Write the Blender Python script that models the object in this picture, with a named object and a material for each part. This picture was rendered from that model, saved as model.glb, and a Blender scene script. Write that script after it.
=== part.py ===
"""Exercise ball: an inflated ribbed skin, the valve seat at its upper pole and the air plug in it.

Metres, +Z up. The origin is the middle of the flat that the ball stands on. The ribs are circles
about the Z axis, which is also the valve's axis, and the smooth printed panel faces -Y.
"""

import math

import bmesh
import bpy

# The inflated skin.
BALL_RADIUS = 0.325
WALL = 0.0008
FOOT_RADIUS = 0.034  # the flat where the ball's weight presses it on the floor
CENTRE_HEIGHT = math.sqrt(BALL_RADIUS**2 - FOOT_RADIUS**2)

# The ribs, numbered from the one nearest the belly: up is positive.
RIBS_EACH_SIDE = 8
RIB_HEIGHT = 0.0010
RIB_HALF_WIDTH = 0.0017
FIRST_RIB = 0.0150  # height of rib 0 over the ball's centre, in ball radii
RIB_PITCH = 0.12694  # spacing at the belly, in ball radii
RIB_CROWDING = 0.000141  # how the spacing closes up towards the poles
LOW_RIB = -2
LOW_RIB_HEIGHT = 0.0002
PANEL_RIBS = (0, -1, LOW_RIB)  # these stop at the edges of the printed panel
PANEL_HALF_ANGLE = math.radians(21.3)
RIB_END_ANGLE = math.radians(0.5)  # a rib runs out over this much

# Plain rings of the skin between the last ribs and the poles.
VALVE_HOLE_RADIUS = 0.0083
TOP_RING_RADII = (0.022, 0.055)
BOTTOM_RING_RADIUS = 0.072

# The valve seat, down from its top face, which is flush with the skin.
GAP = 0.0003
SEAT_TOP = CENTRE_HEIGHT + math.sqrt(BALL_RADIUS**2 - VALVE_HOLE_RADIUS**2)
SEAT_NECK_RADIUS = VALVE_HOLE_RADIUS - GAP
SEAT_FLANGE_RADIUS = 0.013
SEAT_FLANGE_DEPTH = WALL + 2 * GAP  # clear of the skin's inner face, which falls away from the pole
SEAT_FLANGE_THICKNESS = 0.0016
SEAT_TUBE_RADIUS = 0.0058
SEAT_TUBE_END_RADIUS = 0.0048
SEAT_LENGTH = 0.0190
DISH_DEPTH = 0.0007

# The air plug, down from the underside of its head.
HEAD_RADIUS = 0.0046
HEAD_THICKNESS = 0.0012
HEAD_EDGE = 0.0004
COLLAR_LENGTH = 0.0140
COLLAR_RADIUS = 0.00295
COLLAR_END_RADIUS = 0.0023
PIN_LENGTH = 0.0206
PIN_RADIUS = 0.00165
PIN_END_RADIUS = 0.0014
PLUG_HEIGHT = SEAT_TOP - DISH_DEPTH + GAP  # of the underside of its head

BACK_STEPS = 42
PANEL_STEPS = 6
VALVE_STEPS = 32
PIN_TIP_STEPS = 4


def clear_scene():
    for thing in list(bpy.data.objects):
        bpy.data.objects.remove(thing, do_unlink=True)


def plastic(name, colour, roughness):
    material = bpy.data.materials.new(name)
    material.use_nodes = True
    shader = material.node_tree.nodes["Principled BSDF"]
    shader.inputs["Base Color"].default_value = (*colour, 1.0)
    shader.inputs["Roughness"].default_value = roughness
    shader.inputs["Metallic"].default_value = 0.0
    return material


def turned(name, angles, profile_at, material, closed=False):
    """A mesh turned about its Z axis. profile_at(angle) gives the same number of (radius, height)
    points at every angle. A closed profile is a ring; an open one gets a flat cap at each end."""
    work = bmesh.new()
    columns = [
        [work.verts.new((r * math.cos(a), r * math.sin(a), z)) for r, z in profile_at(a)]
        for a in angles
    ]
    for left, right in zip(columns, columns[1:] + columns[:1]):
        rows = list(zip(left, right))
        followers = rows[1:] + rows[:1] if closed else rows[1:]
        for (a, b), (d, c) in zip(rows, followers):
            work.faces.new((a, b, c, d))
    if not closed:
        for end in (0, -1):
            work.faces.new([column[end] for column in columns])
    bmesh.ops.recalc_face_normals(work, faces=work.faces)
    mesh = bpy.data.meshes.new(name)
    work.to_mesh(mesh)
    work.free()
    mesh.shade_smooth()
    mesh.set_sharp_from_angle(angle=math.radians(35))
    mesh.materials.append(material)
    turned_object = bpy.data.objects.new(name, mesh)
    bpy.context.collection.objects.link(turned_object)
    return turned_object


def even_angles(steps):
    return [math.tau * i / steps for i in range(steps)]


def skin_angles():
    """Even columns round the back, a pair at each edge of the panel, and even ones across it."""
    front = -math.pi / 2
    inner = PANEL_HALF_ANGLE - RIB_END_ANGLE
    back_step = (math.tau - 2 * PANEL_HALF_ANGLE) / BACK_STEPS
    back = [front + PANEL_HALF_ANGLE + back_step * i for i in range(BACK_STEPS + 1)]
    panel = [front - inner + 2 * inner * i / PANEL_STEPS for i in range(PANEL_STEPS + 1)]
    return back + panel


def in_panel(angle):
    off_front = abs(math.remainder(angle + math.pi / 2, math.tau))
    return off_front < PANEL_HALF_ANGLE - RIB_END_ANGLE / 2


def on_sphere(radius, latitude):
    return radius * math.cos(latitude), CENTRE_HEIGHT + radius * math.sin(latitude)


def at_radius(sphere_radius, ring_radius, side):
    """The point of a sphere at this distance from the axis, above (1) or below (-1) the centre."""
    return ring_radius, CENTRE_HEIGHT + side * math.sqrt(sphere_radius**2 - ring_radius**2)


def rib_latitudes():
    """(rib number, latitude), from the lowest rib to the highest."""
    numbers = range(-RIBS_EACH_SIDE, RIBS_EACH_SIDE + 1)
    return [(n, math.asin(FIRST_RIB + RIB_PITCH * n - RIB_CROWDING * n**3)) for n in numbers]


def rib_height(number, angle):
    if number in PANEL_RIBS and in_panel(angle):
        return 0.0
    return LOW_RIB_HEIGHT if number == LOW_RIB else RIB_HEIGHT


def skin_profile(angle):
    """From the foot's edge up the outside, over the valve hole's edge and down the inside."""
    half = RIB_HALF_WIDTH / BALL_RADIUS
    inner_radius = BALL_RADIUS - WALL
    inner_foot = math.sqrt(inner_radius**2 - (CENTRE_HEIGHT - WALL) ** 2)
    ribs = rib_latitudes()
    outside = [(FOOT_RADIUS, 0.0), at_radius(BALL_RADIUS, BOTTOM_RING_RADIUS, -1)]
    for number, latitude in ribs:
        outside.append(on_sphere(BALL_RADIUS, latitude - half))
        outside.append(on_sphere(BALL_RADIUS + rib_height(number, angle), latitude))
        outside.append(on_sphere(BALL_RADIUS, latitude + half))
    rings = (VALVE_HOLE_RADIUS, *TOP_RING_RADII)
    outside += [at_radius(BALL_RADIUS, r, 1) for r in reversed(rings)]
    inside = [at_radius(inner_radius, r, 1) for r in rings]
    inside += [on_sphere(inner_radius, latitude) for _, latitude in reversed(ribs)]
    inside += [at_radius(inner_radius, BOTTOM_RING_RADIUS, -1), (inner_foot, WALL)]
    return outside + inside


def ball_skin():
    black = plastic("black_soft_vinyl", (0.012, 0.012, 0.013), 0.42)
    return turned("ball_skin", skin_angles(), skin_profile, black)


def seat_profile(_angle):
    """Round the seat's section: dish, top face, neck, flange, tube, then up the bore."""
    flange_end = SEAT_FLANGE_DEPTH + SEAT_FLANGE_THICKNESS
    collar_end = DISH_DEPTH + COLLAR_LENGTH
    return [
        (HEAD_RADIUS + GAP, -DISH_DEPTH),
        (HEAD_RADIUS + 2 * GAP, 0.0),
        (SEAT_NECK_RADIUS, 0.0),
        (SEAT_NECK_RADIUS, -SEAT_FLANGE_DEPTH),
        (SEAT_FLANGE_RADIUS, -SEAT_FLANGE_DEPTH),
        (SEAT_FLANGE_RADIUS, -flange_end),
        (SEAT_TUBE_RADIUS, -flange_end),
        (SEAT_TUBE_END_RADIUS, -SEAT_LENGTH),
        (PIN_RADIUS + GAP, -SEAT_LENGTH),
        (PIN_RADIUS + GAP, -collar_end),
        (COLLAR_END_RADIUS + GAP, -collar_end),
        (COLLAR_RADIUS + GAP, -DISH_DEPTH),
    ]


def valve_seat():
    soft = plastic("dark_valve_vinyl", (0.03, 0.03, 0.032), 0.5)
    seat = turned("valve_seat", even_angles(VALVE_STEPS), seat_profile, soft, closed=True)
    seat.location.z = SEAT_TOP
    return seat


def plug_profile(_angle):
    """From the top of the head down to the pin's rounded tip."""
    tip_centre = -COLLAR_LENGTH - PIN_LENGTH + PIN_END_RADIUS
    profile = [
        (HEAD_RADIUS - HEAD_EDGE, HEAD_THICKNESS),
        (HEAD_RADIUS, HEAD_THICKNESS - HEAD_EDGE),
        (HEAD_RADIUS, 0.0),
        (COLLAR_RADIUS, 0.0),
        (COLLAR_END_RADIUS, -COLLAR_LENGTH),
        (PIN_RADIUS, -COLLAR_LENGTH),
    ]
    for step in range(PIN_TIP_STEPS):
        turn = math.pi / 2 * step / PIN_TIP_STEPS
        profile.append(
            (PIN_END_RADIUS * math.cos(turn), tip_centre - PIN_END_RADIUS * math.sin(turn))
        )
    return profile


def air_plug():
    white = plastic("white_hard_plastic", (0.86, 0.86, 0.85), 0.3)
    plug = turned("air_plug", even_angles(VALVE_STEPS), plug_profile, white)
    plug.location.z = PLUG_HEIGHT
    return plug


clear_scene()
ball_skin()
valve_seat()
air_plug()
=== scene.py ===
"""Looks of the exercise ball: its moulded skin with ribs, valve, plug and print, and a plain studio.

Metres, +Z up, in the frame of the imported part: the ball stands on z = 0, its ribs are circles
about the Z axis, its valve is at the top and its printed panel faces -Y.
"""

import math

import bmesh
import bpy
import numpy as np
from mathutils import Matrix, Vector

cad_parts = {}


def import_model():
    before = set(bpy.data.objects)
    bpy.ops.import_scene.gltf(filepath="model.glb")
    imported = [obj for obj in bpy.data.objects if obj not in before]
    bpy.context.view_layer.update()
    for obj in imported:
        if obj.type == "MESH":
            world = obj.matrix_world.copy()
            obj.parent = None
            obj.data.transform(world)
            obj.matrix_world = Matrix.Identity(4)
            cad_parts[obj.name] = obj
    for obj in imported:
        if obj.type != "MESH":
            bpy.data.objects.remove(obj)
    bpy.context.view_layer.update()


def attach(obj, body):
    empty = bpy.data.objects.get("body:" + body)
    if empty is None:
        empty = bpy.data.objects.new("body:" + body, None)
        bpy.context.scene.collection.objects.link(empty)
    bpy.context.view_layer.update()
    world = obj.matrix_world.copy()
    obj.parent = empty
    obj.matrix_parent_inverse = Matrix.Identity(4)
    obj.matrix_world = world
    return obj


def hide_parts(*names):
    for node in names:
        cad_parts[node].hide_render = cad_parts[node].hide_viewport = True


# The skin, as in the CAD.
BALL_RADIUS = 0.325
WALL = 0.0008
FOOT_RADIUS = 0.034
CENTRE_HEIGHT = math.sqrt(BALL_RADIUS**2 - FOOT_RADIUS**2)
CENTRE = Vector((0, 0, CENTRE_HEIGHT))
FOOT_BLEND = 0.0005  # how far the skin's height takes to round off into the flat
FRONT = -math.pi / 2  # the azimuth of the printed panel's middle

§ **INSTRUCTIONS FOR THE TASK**
Copy exactly the lines of the listing above, beginning at the line with "obj.parent = empty" and ending at its final line; write out nothing else.

§ **SOLUTION**
    obj.parent = empty
    obj.matrix_parent_inverse = Matrix.Identity(4)
    obj.matrix_world = world
    return obj


def hide_parts(*names):
    for node in names:
        cad_parts[node].hide_render = cad_parts[node].hide_viewport = True


# The skin, as in the CAD.
BALL_RADIUS = 0.325
WALL = 0.0008
FOOT_RADIUS = 0.034
CENTRE_HEIGHT = math.sqrt(BALL_RADIUS**2 - FOOT_RADIUS**2)
CENTRE = Vector((0, 0, CENTRE_HEIGHT))
FOOT_BLEND = 0.0005  # how far the skin's height takes to round off into the flat
FRONT = -math.pi / 2  # the azimuth of the printed panel's middle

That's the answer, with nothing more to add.